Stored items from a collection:
──────────
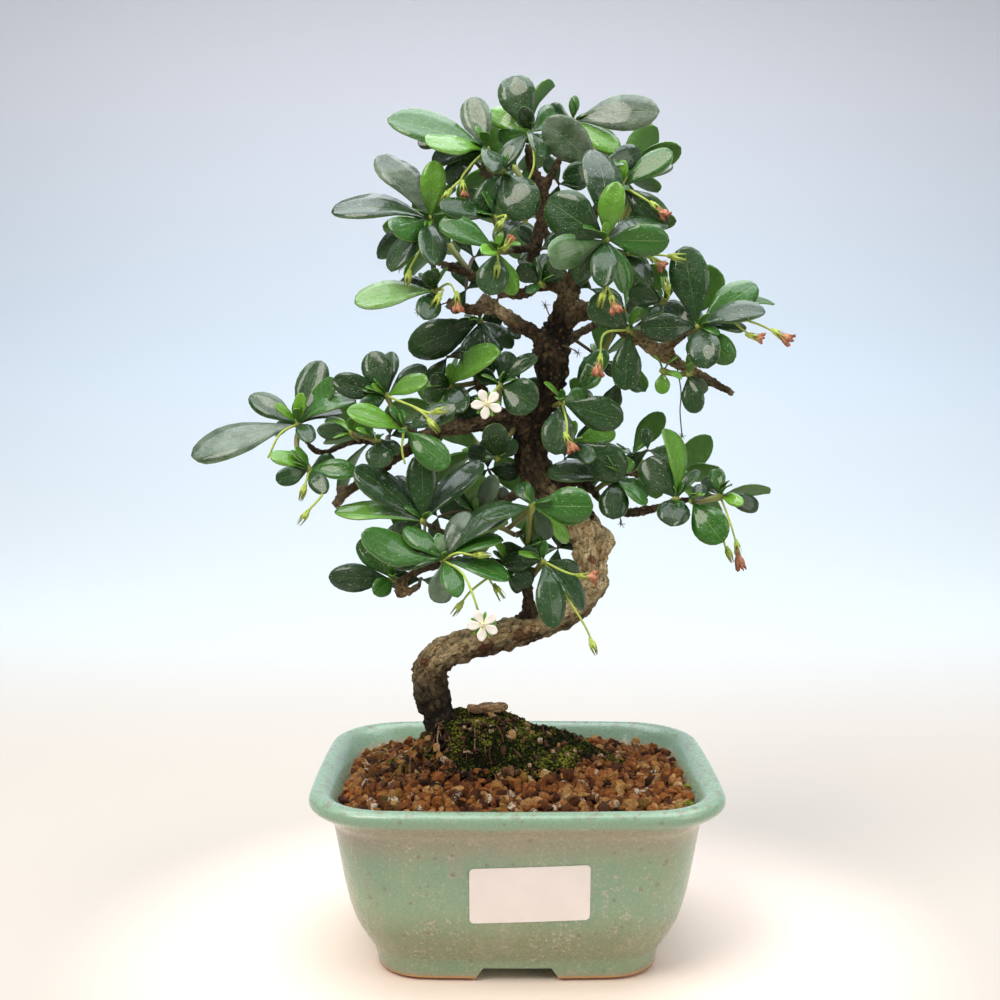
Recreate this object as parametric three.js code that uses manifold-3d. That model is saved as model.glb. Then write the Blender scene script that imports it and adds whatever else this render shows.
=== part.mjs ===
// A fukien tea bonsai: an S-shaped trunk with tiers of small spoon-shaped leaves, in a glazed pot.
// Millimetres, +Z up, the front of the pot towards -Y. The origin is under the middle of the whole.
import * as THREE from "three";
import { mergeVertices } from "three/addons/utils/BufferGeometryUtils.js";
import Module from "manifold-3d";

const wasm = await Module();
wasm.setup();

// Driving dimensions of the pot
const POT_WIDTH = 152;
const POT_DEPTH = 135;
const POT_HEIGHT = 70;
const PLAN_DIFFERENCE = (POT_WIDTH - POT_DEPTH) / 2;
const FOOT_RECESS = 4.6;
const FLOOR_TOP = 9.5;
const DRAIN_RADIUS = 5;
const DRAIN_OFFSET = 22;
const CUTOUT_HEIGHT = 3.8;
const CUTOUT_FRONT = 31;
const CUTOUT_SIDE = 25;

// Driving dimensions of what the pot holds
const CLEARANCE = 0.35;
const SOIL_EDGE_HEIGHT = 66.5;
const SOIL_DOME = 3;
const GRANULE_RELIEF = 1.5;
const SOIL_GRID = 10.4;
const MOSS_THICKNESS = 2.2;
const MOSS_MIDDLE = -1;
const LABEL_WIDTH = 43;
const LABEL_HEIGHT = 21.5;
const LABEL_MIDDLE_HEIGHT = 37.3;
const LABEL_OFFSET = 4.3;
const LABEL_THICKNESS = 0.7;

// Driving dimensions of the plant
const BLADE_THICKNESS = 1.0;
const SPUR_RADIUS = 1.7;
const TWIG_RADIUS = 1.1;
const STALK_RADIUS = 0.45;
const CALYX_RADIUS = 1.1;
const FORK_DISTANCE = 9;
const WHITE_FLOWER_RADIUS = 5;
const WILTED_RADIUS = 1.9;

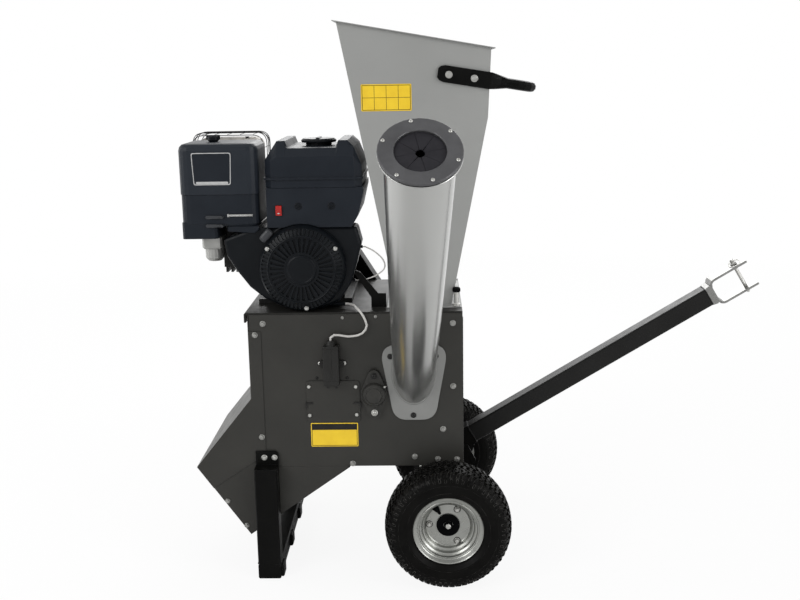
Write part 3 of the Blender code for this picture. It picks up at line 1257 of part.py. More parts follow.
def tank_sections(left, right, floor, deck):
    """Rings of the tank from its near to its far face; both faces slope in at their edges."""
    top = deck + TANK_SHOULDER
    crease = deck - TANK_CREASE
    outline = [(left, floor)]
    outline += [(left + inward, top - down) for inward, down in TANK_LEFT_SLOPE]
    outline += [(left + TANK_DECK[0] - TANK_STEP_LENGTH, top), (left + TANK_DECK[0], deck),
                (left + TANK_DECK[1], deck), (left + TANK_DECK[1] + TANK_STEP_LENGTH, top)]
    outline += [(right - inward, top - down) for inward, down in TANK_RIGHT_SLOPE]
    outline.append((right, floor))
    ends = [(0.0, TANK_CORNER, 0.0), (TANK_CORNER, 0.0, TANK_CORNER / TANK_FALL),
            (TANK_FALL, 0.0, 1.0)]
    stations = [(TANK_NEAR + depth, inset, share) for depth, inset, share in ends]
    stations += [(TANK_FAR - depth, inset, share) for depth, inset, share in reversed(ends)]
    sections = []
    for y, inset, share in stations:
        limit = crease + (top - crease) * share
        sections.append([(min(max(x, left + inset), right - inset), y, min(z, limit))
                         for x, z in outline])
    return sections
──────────
SET PROBLEM :: Recopy the entries above in their entirety, exactly.

FINISHED ANSWER ::
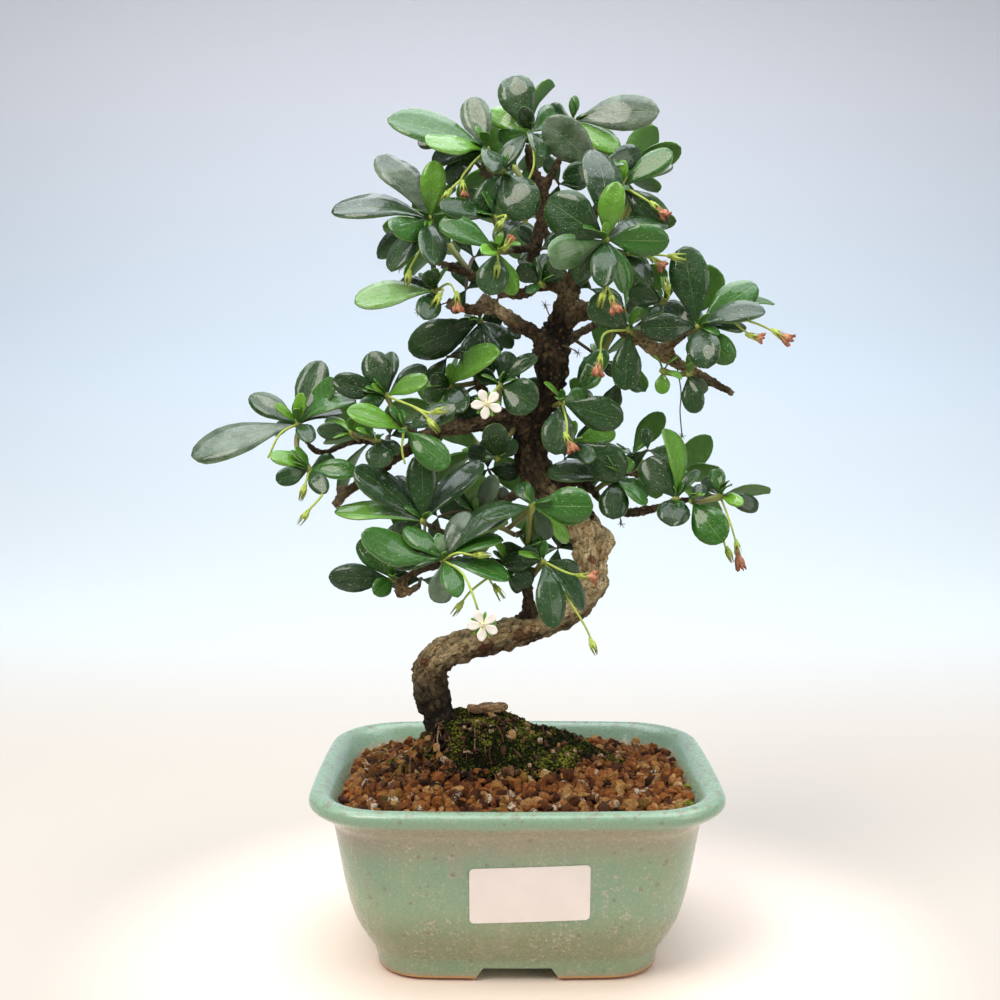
Recreate this object as parametric three.js code that uses manifold-3d. That model is saved as model.glb. Then write the Blender scene script that imports it and adds whatever else this render shows.
=== part.mjs ===
// A fukien tea bonsai: an S-shaped trunk with tiers of small spoon-shaped leaves, in a glazed pot.
// Millimetres, +Z up, the front of the pot towards -Y. The origin is under the middle of the whole.
import * as THREE from "three";
import { mergeVertices } from "three/addons/utils/BufferGeometryUtils.js";
import Module from "manifold-3d";

const wasm = await Module();
wasm.setup();

// Driving dimensions of the pot
const POT_WIDTH = 152;
const POT_DEPTH = 135;
const POT_HEIGHT = 70;
const PLAN_DIFFERENCE = (POT_WIDTH - POT_DEPTH) / 2;
const FOOT_RECESS = 4.6;
const FLOOR_TOP = 9.5;
const DRAIN_RADIUS = 5;
const DRAIN_OFFSET = 22;
const CUTOUT_HEIGHT = 3.8;
const CUTOUT_FRONT = 31;
const CUTOUT_SIDE = 25;

// Driving dimensions of what the pot holds
const CLEARANCE = 0.35;
const SOIL_EDGE_HEIGHT = 66.5;
const SOIL_DOME = 3;
const GRANULE_RELIEF = 1.5;
const SOIL_GRID = 10.4;
const MOSS_THICKNESS = 2.2;
const MOSS_MIDDLE = -1;
const LABEL_WIDTH = 43;
const LABEL_HEIGHT = 21.5;
const LABEL_MIDDLE_HEIGHT = 37.3;
const LABEL_OFFSET = 4.3;
const LABEL_THICKNESS = 0.7;

// Driving dimensions of the plant
const BLADE_THICKNESS = 1.0;
const SPUR_RADIUS = 1.7;
const TWIG_RADIUS = 1.1;
const STALK_RADIUS = 0.45;
const CALYX_RADIUS = 1.1;
const FORK_DISTANCE = 9;
const WHITE_FLOWER_RADIUS = 5;
const WILTED_RADIUS = 1.9;

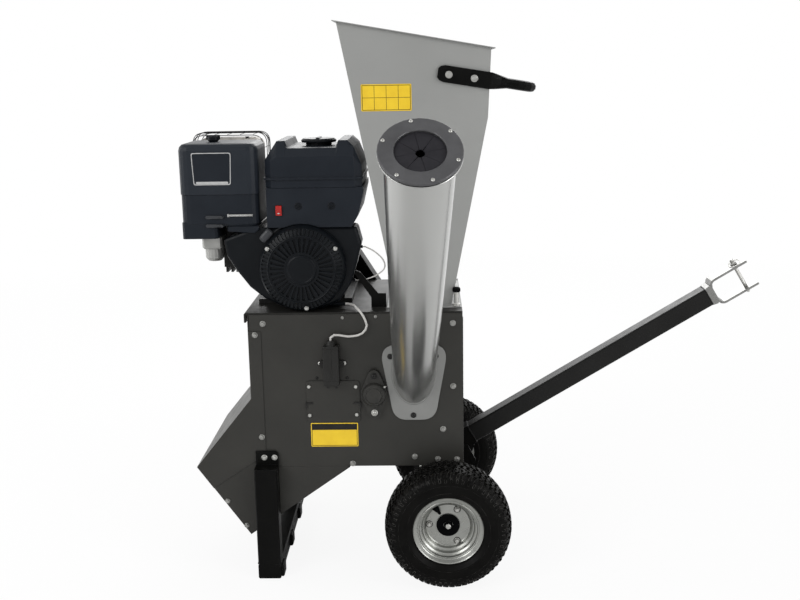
Write part 3 of the Blender code for this picture. It picks up at line 1257 of part.py. More parts follow.
def tank_sections(left, right, floor, deck):
    """Rings of the tank from its near to its far face; both faces slope in at their edges."""
    top = deck + TANK_SHOULDER
    crease = deck - TANK_CREASE
    outline = [(left, floor)]
    outline += [(left + inward, top - down) for inward, down in TANK_LEFT_SLOPE]
    outline += [(left + TANK_DECK[0] - TANK_STEP_LENGTH, top), (left + TANK_DECK[0], deck),
                (left + TANK_DECK[1], deck), (left + TANK_DECK[1] + TANK_STEP_LENGTH, top)]
    outline += [(right - inward, top - down) for inward, down in TANK_RIGHT_SLOPE]
    outline.append((right, floor))
    ends = [(0.0, TANK_CORNER, 0.0), (TANK_CORNER, 0.0, TANK_CORNER / TANK_FALL),
            (TANK_FALL, 0.0, 1.0)]
    stations = [(TANK_NEAR + depth, inset, share) for depth, inset, share in ends]
    stations += [(TANK_FAR - depth, inset, share) for depth, inset, share in reversed(ends)]
    sections = []
    for y, inset, share in stations:
        limit = crease + (top - crease) * share
        sections.append([(min(max(x, left + inset), right - inset), y, min(z, limit))
                         for x, z in outline])
    return sections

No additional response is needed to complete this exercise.